Thursday, July 24, 2014
Keep Showing Up by Christie Smith
I'm the mother of five children, and now that my youngest just turned four, I feel as if I'm wandering out of a very dark forrest. I can see some light at the edge of the woods. I can even see some sort of civilization in the distance. But my eyes haven't quite adjusted to the light. And conversation with the mortals? Someday maybe, but for now I've grown accustomed to only being able to associate with people from my own world who speak my language.
Some of you may laugh at my exaggeration, but if you're a mother of "littles," then you know exactly what I'm talking about. It's something I never expected as I embarked on motherhood. And I never thought of how becoming a mother would change my church experience. First, you're basically missing in action for the first couple of months after having a baby. And when you finally make it back into the land of the living, it's a brand new way of doing church. If you manage to physically make it into the building, that doesn't mean you're going to be able to show up mentally. It's as if your newborn's attention span has now become your own. Sitting through a church service and being able to focus emotionally for worship and mentally for any sermon lasting more than five minutes is next to impossible.
Now, multiply this experience by five. Imagine the drama on Sunday mornings of getting five kids dressed and out the door on time. Even if all of us are healthy enough to go to church (because another thing they forget to tell when you have kids is that the first five years of their life they pretty much catch EVERYTHING), the chance of you actually being able to sit down in that pew and absorb anything is a miracle in and of itself. The feeding of the five thousand has nothing on the miracle of a mother being able to attend church and actually connect on any level with anyone other than the little people that seem to be superglued to her legs.

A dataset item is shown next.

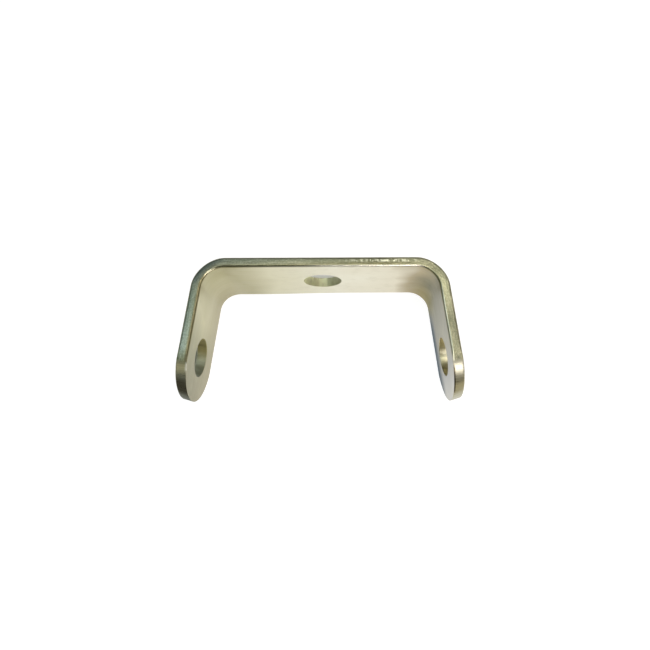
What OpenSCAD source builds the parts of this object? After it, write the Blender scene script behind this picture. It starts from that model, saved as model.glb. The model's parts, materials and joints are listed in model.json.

There are so many times I ask myself, "Why am I even here?" I could stay home in pajamas watching church on tv and have a better chance of absorbing something of value. What does it matter if I actually show up to the building? Can't I meet with God anywhere at anytime? True. I have had many meaningful experiences with God at 2a.m. during those early morning feedings with one of my babies. (And still do when they get me up then because they're sick or have had a bad dream.) But I do believe it's important to keep showing up. There's value in staying connected to your church family. Being a stay-at-home mom, it's easy to become disconnected from the world around you. There is so much to do everyday just to keep your home running smoothly. But what about your heart? Mothers are so busy getting everything done, making sure everything and everyone is taken care of...getting this kid to practice and that kid to piano and making sure this one makes their doctor's appointment and then squeeze in a play date for another that needs to be involved in some sort of socializing activity. We spend every ounce of energy making sure our kids' physical and emotional needs are met, and then our husbands get home and we're supposed to make sure they're ok physically and emotionally as well. It's not that there's little left at the end of the day for our own needs. It's that we usually reach empty hours before the day is over.
But I have to believe that my presence matters...it matters to God, even if no one else in the church cares. Hebrews 10:24-25 talks about this very thing. I like the way the New Living Translation puts it: "Think of ways to encourage one another to outbursts of love and good deeds. And let us not neglect our meeting together, as some people do, but encourage and warn each other, especially now that the day of his coming back again is drawing near." The Bible does not say: Don't forsake the assembling of yourselves together unless you're a mom and it's just really inconvenient, or Sunday is your only day off, or you just want to hang out at the pool, in which case you are excused because you just don't need fellowship as much as other Christians do. No, I'm thinking God had a perfectly good reason for including this in the Bible, and I don't think it was to give us one more thing to do. He knows that we need relationships, and as mothers, we may need them more than ever before in our lives. The issues that come with raising children are overwhelming. We need other mothers who have our same priorities, women we can confide in and share our struggles, fears, and concerns with. These Godly friendships not only keep us connected to people outside our own four walls, but help us sort through the overwhelming realities of motherhood that can become narrow and distorted if viewed only through our own perspective.
And if that's not enough to keep you committed to staying connected, here are a few statistics that might motivate you.
Studies show that if you don't go to church for a month, the odds are almost 2 to 1 that you won't go for more than a year. And think of all we pass on to our kids. One study shows that if both parents attend church regularly, 72% of their children remain faithful in attendance; if only Dad attends regularly, 55% remain faithful; if only Mom attends regularly, 15% remain faithful; and if neither attends regularly, only 6% remain faithful.
What legacy will you leave your kids? Are you committed to demonstrating to them that going to church is important? I know there are times when you feel like you're drowning in responsibilities and commitments that are all centered around your family. Be very careful, young mother, of what qualities you are passing on. Trust me...your presence matters, so keep showing up!